Conclusions: Avoid the naïve scaling trap, accept and strategically deal with slow-seller noise

Apart putting visits to local restaurants onto your next vacation’s must-do-list, what conclusions should you take out of this blog post?

Make sure that the temporal aggregation scale that you set in your evaluation matches the business decision time scale: Since strawberries and sea cucumbers only last for a day, they are planned for a day and an evaluation on daily level is appropriate. You can’t compensate today’s strawberry demand with yesterday’s overstocks or vice-versa. For items that last longer, the scale on which an error in a business decision really materializes is certainly not a day: If a shirt was not bought on Monday, maybe it will be on Tuesday, or two weeks later — not important for the stock of shirts that is ordered every month.
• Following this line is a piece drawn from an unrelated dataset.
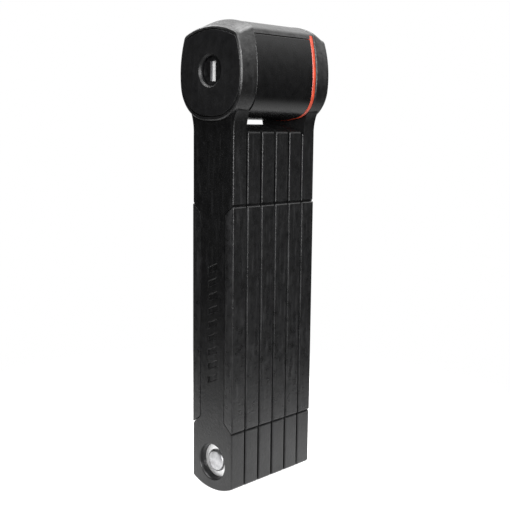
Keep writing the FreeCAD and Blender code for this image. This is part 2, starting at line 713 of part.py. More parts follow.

If you encounter many items with small forecasted numbers (<5) in your evaluation, double-check that the latter is really the relevant one, on which a buying, replenishing or other decision is taken.

Don’t set constant targets for forecast precision across your entire product portfolio, neither in absolute nor in relative terms: Your fast-sellers will easily reach low relative errors, your slow sellers will seemingly struggle. Instead, divide your predictions into buckets of similar forecast value, and judge each bucket separately. Set a realistic, sales-rate-dependent target.

For slow-sellers, it is imperative to be aware of the probabilistic nature of forecasts, and strategically account for the large unavoidable noise, be it via safety-stocks-heuristics in the case of non-perishable items, or by produce-upon-order strategies, e.g. for wedding cakes.

Although the unavoidability of forecasting error in slow sellers might be irritating, it is encouraging that the limits of forecasting technology can be established quantitatively in a rigorous way, such that we can account for them strategically in our business decisions.